Despite my walk earlier I need the gym. It is in a purpose-built basement (that is where some of the Alrov’s spend went), one floor above a 17-metre indoor pool. The gym deliberately looks retro – think the facility at New York’s Greenwich Hotel. Its scarlet flooring matches the seats and other leather works of the Technogym equipment. I take a hotel inspection with the inhouse PR, a charming Chanel-catwalk type wearing a must-be-Faubourg suit, deliberately short trousers.
I head for a drink in Josephine (for Baker). This is a glorious bar, with big windows over Blvd Raspail, and a seven-metre-high barrel ceiling embellished with Art Nouveau frescos. I immediately feel part of a weekday ritual with local business people, those with the artistic/creative bent that you find here on the Left Bank, coming in regularly after a day’s toil. It is packed (open Monday to Fridays from 5-8.30pm) with many regulars. The bar menu offers vodkas from West to East: the Rive Gauche signature is 26 Vodka Guillotine – St-Germain, shrub-flavoured with citrus, celery and champagne. Snacks include free olives and Kaviari caviars plus dishes called ‘North’, say smoked butternut marshmallow with blackcurrant and crisp seeds; ‘South’, yellowtail ceviche with pomegranate; ‘East’, steamed buns with crispy chicken, black radish, chilli and coriander; and ‘West’, Charolais sliders with barbecue sauce and onions.
A second bar, Aristide, with a cigar facility, is named for M Bon Marché. I congratulate Josephine on how a server so felicitously made me feel like one of the regulars (apart from the white-coated mixologists, all the team are flexible and move around the outlets, apparently) The hotel plans a Lutetia literary event, with an international jury – the hotel has a superb library, open to anyone (I immediately spy interesting tomes called Everest and Icons).
Brasserie Lutetia, on the corner of Blvd Raspail and Rue de Sèvres and with Gérald Passedat’s Michelin reputation, is probably going to be the face of the hotel’s dining. The squash court-sized space is dominated by a flat ceiling with Chagall-type multi-colour back-lit stained glass by Fabrice Hyber (now, Le St Germain opens to a terrace and on to a courtyard, a new garden made by removing the previous ceiling of an inner room). At 7.30pm I am the only guest, but within an hour the room is almost full. At the far end, solo guests sit reading and perhaps having teas: the menu offers black, blue, green, red and white leaves. My setting has Montgolfier ceramics, Lutetia-brand cutlery, Lehmann glasses and a Garnier-Thiebaut napkin. I am brought chunks of Poiläne-type bread from Dallas bakery, the butter is Bordier. I check the main food menu, composed by chef Benjamin Brial. I go for the trendy lettuce salad (baby gem), its open heart embellished with slices of pink radish and the dressing the Paris-2019 ubiquity, lemon and virgin olive oil. I go on to beef tartare, presented in a wrap of crisp flatbread – I had a paper-lined cup of fries. I watch my neighbours, a local trio of considerable maturity, all presented with LVT burgers, named for Lutetia written the old way, Lvtetia – these are nine-centimetre-high towers of Charolais ground beef, Beaufort cheese and bacon, with accompanying fries and the chef’s special sauce, called Rive Gauche. The house Champagne is Taittinger, which had sold the hotel to Barry Sternlicht in 2005, and today’s pour is Cuvée Lutetia Extra Brut 2008. I have, however, chosen a glass of Pessac-Léognan 2014 Ch Les Hauts de Smith, Daniel & Florence Cathiard.

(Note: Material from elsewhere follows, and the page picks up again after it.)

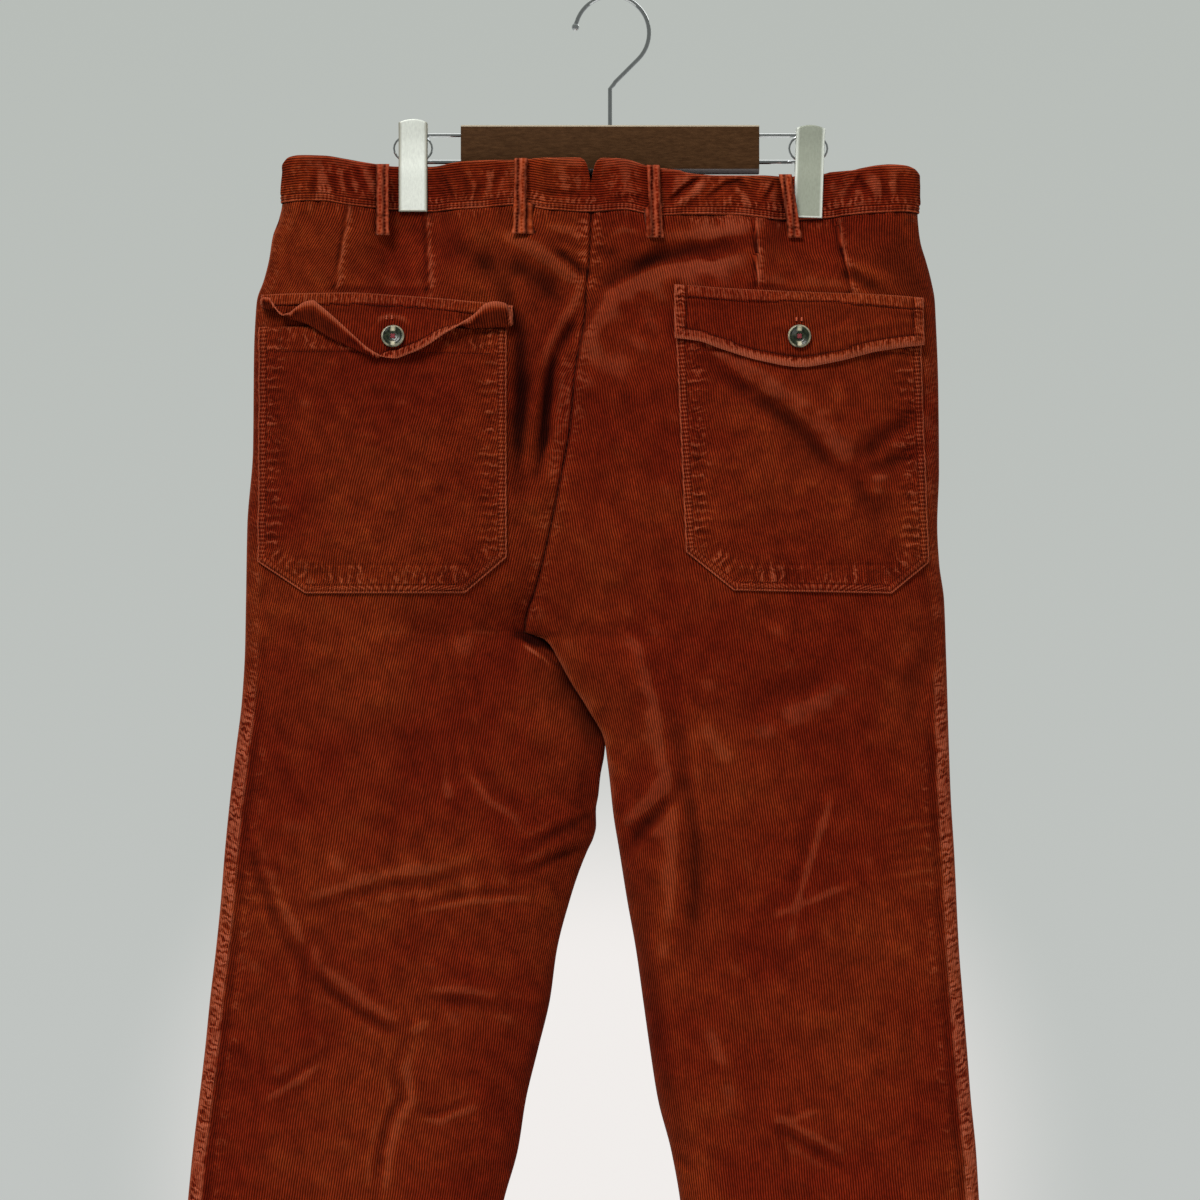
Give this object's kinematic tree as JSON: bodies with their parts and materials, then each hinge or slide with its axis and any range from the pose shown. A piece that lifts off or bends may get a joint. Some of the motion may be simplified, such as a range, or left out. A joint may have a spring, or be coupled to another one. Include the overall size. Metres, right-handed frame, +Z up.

I sleep magnificently and join two other fitness addicts in the gym when it opens at 6.30am (it is next to the 17-metre pool and the Akasha Holistic Wellness Centre, which offers Aromatherapy Associates, Carita, Cellcosmet – and Christophe Biot plant-based hair attention). I walk along the main lobby corridor, past perfectly illuminated vitrines. I make for the dedicated breakfast room which, with a small inner garden at one end, is also ideal for special events. Tables have linen cloths. Cleverly, there is a well-composed continental-only buffet (somehow, coils of smoked salmon and boiled eggs, brown shells of course, have got in to a display that offers more types of croissants than I knew existed). I take a Bordier yoghurt and a Bordier butter wrap, and order eggs, thus adding €3 to the basic €55 cost. Superb coffee is brought in a shiny silver plunger.
I think about previous Lutetia habitués, including authors Pierre Assouline and James Joyce, plus long stay resident Pierre Bergé and artists Serge Gainsbourg and Juliette Greco, and even current fan Carla Bruni. And then I am once again on my way.